Interesting snippets about this, that and the other

  • Mike Stapleton pointed out that there’s an issue with migrating interlaced TV images to non-interlaced digital formats. A video signal is a moving beam of light. It starts at the top left of the screen and zooms through the rows down to the opposite corner quicker than the human eye can see, but only for every other row. It then does this a second time for the alternate rows. This combination of two passes creates what appears to be a single frame, hence “interlaced.” The problem arises because digital formats are not interlaced. The two passes are locked together as one, to create an artificial single frame, but of course the original TV image is actually two passes, 1/50th second apart. For fast-moving subjects there’s a difference between how it looks on the first pass and how it looks on the second, but the digital migration blurs these two together. Ideally therefore we have to emulate rather than migrate, ie. in the space year 2100 someone will have to emulate an interlaced system, to view the original images properly. But that might not be possible. It would be easier and cheaper to decide just to live with the blur (significance, again).

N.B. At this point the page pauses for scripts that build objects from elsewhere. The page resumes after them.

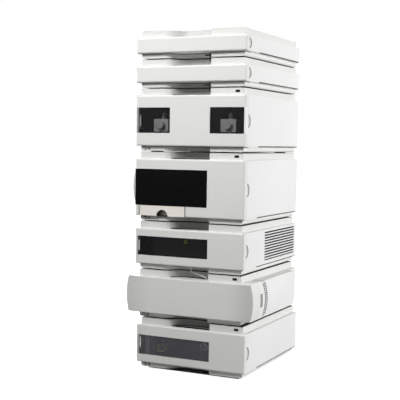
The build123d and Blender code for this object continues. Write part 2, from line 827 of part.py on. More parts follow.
# ---- Tubing, drip catchers, feet -------------------------------------------------------------
def make_drain_tube():
    """White drain tube from the UV detector's scoop into the oven's scoop."""
    top = detector.low
    foot = oven.high
    y = front_y + tube_y
    corners = [(tube_start_x, y, top), (tube_start_x, y, oven.top), (tube_end_x, y, foot + tube_bend),
               (tube_end_x, y, foot)]
    with BuildPart() as tube:
        with BuildLine() as route:
            FilletPolyline(*corners, radius=tube_bend)
        with BuildSketch(Plane(origin=route.line @ 0, z_dir=route.line % 0)):
            Circle(tube_radius)
        sweep()
    save(tube.part, "drain_tube")


def make_drip_catchers():
    """Small troughs hung under two cabinets in the scoops, each with a spout into the lid below."""
    spout_x = clip_right - tube_radius
    across = (tube_y - clip_width / 2, tube_y + clip_width / 2)
    with BuildPart() as catchers:
        for module in (valves, degasser):
            rim = module.low - clip_drop
            floor = rim - clip_height
            block(module, (clip_left, clip_right), across, (floor, rim))
            block(module, (clip_left + 1, clip_right - 2 * tube_radius - 1), (across[0] + 1, across[1] - 1),
                  (floor + 1, rim), mode=Mode.SUBTRACT)
            with Locations((spout_x, front_y + tube_y, module.low)):
                Cylinder(tube_radius, base_height + spout_reach, align=(Align.CENTER, Align.CENTER, Align.MAX))
    save(catchers.part, "drip_catchers")


def make_feet():
    x = strip_half - foot_inset
    ys = (front_y + strip_front + foot_inset, front_y + strip_back - foot_inset)
    with BuildPart() as feet:
        with Locations(*[(fluor.shift + way * x, y, 0) for y in ys for way in (-1, 1)]):
            Cylinder(foot_radius, foot_height, align=(Align.CENTER, Align.CENTER, Align.MIN))
    save(feet.part, "rubber_feet")


# ---- Build --------------------------------------------------------------------------
for module, lit in ((fluor, True), (oven, True), (detector, False), (sampler, True), (pump, True),
                    (degasser, False), (valves, False)):
    make_base(module, lit)
    make_lid(module, lit)
    if lit:
        make_button(module)
        make_pilot(module)
        make_status(module)
    if module is not oven:
        make_cabinet(module)

pump_window = (pump_window_low, pump_window_height)
detector_window = (detector_window_right, -1, detector_window_low, detector_window_height)
fluor_window = (fluor_window_right, -1, fluor_window_low, fluor_window_height)

make_cover(valves)
make_cover(degasser)
make_cover(pump, [(-pump_window_inner, -1, *pump_window), (pump_window_inner, 1, *pump_window)])
make_cover(sampler)
make_cover(detector, [detector_window])
make_cover(fluor, [fluor_window])
make_oven_cover()
make_oven_cabinet()

make_window(pump, "pump_left_window", -pump_window_inner, -1, *pump_window)
make_window(pump, "pump_right_window", pump_window_inner, 1, *pump_window)
make_window(detector, "uv_detector_window", *detector_window)
make_window(fluor, "fluor_detector_window", *fluor_window)

make_door()
make_grip()
make_drawer()
make_vial_rack()
make_arm()

make_pump_head("pump_left_head", -head_x)
make_pump_head("pump_right_head", head_x)
make_optics()
make_fluor_parts()
make_heater("column_oven_left_heater", -1)
make_heater("column_oven_right_heater", 1)
make_drain_tube()
make_drip_catchers()
make_feet()
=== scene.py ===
"""Finishes, small fittings, stage and camera for a stack of chromatography modules."""
import math

import bmesh
import bpy
from bpy.props import FloatProperty, FloatVectorProperty, PointerProperty
from mathutils import Matrix, Vector


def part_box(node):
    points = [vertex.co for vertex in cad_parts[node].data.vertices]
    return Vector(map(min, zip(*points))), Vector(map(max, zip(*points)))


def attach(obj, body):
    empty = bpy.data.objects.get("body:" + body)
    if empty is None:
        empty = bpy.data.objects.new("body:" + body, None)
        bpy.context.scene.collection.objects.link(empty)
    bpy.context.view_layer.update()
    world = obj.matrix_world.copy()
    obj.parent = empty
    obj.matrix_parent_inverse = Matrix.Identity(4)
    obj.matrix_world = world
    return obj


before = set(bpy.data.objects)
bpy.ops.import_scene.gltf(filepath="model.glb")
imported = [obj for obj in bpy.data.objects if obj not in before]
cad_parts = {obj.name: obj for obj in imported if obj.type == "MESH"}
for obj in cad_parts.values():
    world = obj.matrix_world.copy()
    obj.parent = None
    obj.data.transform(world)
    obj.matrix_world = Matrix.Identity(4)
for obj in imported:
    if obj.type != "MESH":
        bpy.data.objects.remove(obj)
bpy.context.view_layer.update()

bl_info = {
    "name": "Chromatography stack",
    "version": (1, 0, 0),
    "blender": (4, 5, 0),
    "location": "View3D > Sidebar > Stack",
    "description": "Finishes and small fittings for a packed stack of laboratory modules",
    "category": "Object",
}

MODULES = ("valve_module", "degasser", "pump", "sampler",
           "uv_detector", "column_oven", "fluor_detector")    # from the top down
LIT = ("pump", "sampler", "column_oven", "fluor_detector")    # those with button and lamps
STACK = "stack"
QUARTER = math.pi / 2


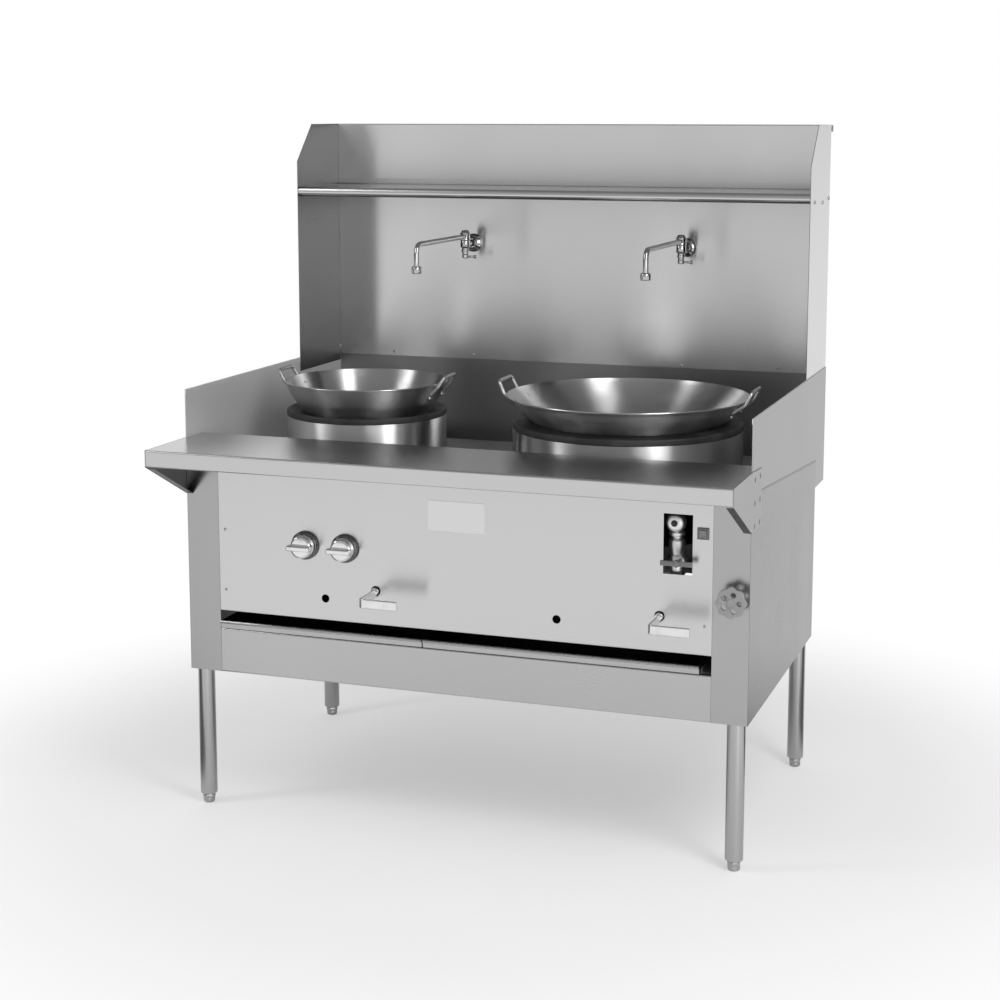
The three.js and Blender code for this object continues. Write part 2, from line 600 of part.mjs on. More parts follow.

  • MS also pointed out that lossless migration is easier to automate than lossy. Most re-encoding of moving image files takes up real time, if not more (eg a two hour movie takes at least two hours to re-encode). If you have to watch the movie to check that the lossy quality is still acceptable then that’s yet another two hours gone. But with lossless encoding you don’t have to check for quality, by definition.

All the presentations are on the DPC website.